Tengo yo una perrita preciosa, ya mayor, que se llama Kira. Es un encanto y, para mi vergüenza, me tiene chocha. Siempre juguetona, un día dejo de correr; se empezó a apagar y, desde hace unos días, se los pasa tumbada. La edad no perdona. De pronto los años y la enfermedad se le han venido encima.
Verla así, sabiendo que ya no es viable y que aunque se queja poco está sufriendo, me parte el corazón. Y barajo la hipótesis de ponerle la inyección para dormirla definitivamente. A toda la familia nos parece que es lo mejor para ella; evitarle sufrimiento y que muera tranquilamente.
Sin tapujos, uno de mis hijos preguntó, ¿por qué no se hace igual con las personas? Ante el sufrimiento, la enfermedad, la vejez y las campañas mediáticas, la pregunta tampoco me sorprendió. ¿Por qué somos tan considerados con los animales y no con las personas?
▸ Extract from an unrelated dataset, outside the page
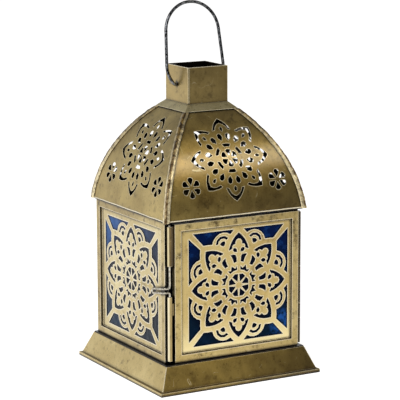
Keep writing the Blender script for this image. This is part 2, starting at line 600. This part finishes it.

¡Qué hábil el poder de este mundo y el Diablo, maestro de la confusión y la mentira! Había que despejar la duda.
La vida de las personas y de los animales no es identificable. Los animalitos tienen el hálito de vida divino, claro está. Son seres vivos que sufren y padecen. Pero no son vida humana. Ellos no son imagen y semejanza de Dios. Como todo en la creación, están bajo la potestad de los hombres para que le sirvan y ayuden en su vida y misión de administración de la tierra. Por eso, a los animales de compañía, una vez que han servido fielmente a sus dueños, no se les debe abandonar o desechar como objeto viejo que se tira a la basura, sino sacrificarlos adecuadamente.
La vida de las personas, aunque no sea un valor absoluto, sí es imagen y semejanza de Dios (Gn 1, 26), por lo que tiene valor por sí misma. La de los animales, no. La misión de los animales, cuya existencia es transitoria, es la de servir a los hombres. La de los hombres por el contrario, es dar gloria a Dios, por el servicio a la humanidad y sobre la creación para llegar a gozar de Dios y de la comunidad en la vida eterna tras el periodo de la vida terrena; vivir eternamente como hijos queridos del Padre en el seno de la Trinidad. Y eso se dirime en esta vida. Cada persona, aunque esté enferma, sufriente, anciana, o por muy deteriorada que esté, si Dios la mantiene con vida en este mundo, está cumpliendo una misión, ya sea para su salvación o para la de los demás. Y, no nos toca a nosotros ni comprenderlo ni entenderlo, sólo vivirlo como venga. Por eso, nadie – ni uno mismo – tiene potestad de decidir si vive o no, o de quitar la vida a nadie, aunque la pinten como muerte digna, despedida feliz en entorno agradable, como decisión libre, o como una obra de compasión. Porque de esa vida puede depender la salvación o santidad de otros.
Sin embargo, eso es distinto a dejar sufriendo a nuestros enfermos o mayores. Esas situaciones hay que hacérselas lo más llevaderas que podamos (cuidados paliativos), pero no asesinarlos (eutanasia, muerte programada) con la excusa de que no sufran. Son dos cosas distintas.
En cuanto a mi perrita ¡qué impresión y responsabilidad decidir sobre su vida o su muerte! La sacrifiqué. Cuando mi Kira se “terminó de dormir” y pude dejar de llorar, la auxiliar de veterinaria me dio la factura. Ponía:
Eutanasia y cremación …€ .
Me sorprendió. O queremos tratar a las personas como animales, o a los animales como personas.